Some of you know that every Sunday when I walk into the hospital to work, I send a photo to Instagram and Facebook. “Happy Sunday” is what I write. For a couple years, every time I went for a run, I posted a photo of a coffee mug on the railing of our deck. It was my way of telling a friend I was running. It was a way to be accountable to him, and, if there were too many gaps, permission for him to ask how I was doing. At the end of most shifts, I send Nancy a photo of my foot, walking down the hospital hallway. It’s a way of saying, “I’m on my way home.”
Words would work in all these situations, of course. Like sermons work, or speeches, or texts, or Facebook posts. But sometimes, showing conveys the message as much as telling does.
The other day we looked at David’s decision to make a house for God. David was in his own house, feeling bad that God only had a tent.

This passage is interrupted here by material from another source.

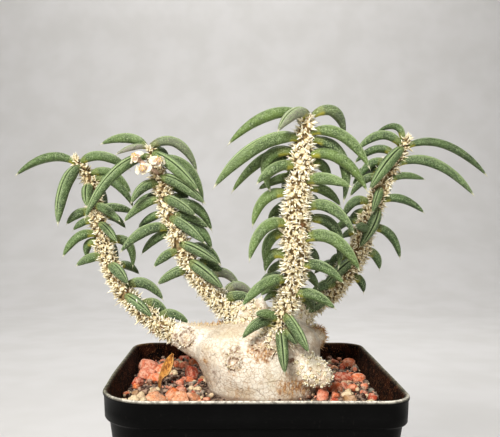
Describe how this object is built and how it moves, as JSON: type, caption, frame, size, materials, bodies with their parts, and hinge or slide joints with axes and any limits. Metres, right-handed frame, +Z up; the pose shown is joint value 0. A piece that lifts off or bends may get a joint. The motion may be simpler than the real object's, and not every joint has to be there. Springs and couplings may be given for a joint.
{
  "type": "potted euphorbia cylindrifolia",
  "caption": "Swollen-trunked succulent with bristly stems and grooved arching leaves, in a square nursery pot with lava grit.",
  "frame": {"origin": "the middle of the pot's underside", "axes": "+Z up, -Y toward the front, where one stem leans out, +X to the right seen from the front"},
  "size_m": [0.165, 0.0923, 0.1637],
  "materials": {
    "pot_plastic": "thin black nursery plastic, dusty along the rim, with brown mineral crust inside",
    "potting_mix": "dark crumbly mineral potting mix",
    "lava_grit": "rough salmon-red lava stones with pale and dark crumbs",
    "dead_leaf": "dry curled yellow-brown leaf",
    "bark": "pale cream bark with fine wrinkles, scars and rusty patches",
    "leaf": "firm grey-green succulent leaves with a pale bloom, on stems under tan bristles",
    "flower": "small cream bracts with pinkish middles"
  },
  "bodies": {
    "root": {"pot": "pot_plastic", "soil": "potting_mix", "top_dressing": "lava_grit", "dry_leaf": "dead_leaf", "caudex": "bark", "branch_left": "leaf", "branch_mid_left": "leaf", "branch_front": "leaf", "branch_right": "leaf", "bloom": "flower"}
  },
  "joints": []
}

As I thought about that text, I remembered words that are attributed to David. If they are his, they reflect his experience living outdoors, as a shepherd, as a soldier, as an exile.
The heavens declare the glory of God;
the skies proclaim the work of his hands.
Day after day they pour forth speech;
night after night they reveal knowledge.
They have no speech, they use no words;
no sound is heard from them.
Yet their voice goes out into all the earth,
their words to the ends of the world.
These words look at an image, nature in this case, and assign meaning. For David, and for many people, natural beauty is a like my photos sent to the people I know. The image proclaims my running or my departure for home. The stars and sunsets, in David’s words, proclaim God’s glory.
So why did David think God needed a house? Perhaps his comfort captivated him. Perhaps living in a building that he hired people to build suggested to him that God could be contained that way, too.
I wonder how much the images we attend to shape, and maybe limit, how we hear and see God.